Which lines below fall between the one containing "Write part 2" and the one containing "return (path[:, None]"? Repeat them exactly, counting both of those lines, and add nothing else.

## Entries provided
---
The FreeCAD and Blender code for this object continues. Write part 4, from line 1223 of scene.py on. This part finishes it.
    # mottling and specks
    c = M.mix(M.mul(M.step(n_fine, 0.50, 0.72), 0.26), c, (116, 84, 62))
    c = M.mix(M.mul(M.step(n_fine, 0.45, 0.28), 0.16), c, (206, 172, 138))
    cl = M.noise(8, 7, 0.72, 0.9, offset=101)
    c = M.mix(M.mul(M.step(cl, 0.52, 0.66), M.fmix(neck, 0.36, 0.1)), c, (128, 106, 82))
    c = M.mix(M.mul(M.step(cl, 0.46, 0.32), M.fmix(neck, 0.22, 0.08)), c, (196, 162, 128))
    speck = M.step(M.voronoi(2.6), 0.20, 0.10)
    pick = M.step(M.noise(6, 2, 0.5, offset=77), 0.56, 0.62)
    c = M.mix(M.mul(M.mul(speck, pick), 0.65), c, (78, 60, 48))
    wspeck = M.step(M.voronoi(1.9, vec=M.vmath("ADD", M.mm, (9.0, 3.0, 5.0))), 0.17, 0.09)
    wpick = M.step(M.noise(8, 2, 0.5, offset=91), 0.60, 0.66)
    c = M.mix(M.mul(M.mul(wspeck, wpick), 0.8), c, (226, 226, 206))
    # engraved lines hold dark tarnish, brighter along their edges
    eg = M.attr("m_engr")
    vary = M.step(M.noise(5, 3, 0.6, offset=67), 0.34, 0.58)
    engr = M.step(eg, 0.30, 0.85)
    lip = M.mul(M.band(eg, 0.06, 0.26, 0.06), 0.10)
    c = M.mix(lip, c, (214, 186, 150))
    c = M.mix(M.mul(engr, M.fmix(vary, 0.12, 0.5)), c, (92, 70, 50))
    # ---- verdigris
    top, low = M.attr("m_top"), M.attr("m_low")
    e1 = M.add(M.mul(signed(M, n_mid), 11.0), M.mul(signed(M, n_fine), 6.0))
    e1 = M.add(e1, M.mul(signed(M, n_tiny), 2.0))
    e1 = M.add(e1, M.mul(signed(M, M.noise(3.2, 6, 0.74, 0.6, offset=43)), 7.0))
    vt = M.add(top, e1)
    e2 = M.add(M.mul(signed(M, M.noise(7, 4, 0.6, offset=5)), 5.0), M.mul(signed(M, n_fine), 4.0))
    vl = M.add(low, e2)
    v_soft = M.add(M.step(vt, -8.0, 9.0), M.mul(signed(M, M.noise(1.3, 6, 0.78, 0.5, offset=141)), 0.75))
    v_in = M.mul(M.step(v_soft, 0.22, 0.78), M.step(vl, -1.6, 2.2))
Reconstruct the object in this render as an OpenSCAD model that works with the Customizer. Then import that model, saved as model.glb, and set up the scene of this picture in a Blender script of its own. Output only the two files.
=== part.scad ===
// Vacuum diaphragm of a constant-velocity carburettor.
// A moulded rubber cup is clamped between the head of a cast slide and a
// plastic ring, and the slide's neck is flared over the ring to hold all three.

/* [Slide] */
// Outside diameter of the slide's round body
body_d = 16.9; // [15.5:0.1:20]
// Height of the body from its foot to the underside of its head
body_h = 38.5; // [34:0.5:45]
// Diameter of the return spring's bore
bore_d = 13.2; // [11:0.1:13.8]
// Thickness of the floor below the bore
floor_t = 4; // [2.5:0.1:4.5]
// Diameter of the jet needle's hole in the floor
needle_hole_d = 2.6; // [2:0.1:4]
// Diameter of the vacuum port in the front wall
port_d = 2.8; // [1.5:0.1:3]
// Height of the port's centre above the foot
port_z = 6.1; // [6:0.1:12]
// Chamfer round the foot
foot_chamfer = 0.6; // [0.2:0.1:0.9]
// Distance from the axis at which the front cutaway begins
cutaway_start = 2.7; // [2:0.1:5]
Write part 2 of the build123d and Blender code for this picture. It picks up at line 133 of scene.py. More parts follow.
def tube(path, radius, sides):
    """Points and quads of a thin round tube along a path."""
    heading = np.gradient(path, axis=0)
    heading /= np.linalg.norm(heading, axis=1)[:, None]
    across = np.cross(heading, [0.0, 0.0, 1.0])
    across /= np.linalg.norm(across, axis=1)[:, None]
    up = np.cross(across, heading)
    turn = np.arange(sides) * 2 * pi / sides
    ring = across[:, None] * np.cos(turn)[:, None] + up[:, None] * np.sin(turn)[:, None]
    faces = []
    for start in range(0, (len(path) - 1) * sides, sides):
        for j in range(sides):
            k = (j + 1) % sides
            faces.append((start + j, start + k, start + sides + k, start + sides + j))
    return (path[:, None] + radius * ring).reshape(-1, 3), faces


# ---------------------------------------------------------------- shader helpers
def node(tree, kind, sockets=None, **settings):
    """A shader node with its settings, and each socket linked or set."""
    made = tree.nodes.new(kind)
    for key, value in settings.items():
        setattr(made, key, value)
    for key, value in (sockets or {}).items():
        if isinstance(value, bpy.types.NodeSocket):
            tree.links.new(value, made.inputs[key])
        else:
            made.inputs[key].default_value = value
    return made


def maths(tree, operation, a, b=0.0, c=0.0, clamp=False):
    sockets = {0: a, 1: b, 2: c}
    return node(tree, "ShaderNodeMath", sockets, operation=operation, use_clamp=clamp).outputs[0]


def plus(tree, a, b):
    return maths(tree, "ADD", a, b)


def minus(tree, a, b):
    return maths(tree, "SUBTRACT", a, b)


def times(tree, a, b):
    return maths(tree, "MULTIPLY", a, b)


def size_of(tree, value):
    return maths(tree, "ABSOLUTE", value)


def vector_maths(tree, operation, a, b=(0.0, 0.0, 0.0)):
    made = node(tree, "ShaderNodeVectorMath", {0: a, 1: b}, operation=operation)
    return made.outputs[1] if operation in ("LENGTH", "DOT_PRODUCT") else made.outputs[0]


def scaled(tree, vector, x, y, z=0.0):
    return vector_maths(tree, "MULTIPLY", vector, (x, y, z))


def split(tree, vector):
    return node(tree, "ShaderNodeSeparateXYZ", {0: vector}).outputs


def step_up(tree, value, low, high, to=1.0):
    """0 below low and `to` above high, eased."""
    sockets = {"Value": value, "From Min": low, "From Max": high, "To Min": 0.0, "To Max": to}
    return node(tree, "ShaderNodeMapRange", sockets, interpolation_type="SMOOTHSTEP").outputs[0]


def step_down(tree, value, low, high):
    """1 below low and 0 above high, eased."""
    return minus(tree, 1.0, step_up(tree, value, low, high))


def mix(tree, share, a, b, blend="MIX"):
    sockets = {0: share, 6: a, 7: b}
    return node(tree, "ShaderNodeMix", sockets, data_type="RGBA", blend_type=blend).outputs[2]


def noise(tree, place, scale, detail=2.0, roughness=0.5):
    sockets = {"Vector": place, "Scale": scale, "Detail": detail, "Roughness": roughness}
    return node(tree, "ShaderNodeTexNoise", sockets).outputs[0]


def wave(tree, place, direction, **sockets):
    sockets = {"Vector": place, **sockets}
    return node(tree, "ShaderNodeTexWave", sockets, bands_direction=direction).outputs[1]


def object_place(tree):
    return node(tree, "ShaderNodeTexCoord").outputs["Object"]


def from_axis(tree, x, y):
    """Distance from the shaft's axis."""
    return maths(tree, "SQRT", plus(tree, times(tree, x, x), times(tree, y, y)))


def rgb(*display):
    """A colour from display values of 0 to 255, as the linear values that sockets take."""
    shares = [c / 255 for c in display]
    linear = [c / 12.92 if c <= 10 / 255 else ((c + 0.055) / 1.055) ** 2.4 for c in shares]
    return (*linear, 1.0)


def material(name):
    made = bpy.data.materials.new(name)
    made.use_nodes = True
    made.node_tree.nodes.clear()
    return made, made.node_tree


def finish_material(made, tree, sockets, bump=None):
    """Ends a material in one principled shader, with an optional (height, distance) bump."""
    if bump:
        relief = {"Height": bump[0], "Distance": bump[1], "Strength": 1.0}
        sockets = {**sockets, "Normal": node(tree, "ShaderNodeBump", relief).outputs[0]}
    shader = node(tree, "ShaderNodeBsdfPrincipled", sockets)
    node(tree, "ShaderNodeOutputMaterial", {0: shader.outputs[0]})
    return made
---
## Exercise response
Write part 2 of the build123d and Blender code for this picture. It picks up at line 133 of scene.py. More parts follow.
def tube(path, radius, sides):
    """Points and quads of a thin round tube along a path."""
    heading = np.gradient(path, axis=0)
    heading /= np.linalg.norm(heading, axis=1)[:, None]
    across = np.cross(heading, [0.0, 0.0, 1.0])
    across /= np.linalg.norm(across, axis=1)[:, None]
    up = np.cross(across, heading)
    turn = np.arange(sides) * 2 * pi / sides
    ring = across[:, None] * np.cos(turn)[:, None] + up[:, None] * np.sin(turn)[:, None]
    faces = []
    for start in range(0, (len(path) - 1) * sides, sides):
        for j in range(sides):
            k = (j + 1) % sides
            faces.append((start + j, start + k, start + sides + k, start + sides + j))
    return (path[:, None] + radius * ring).reshape(-1, 3), faces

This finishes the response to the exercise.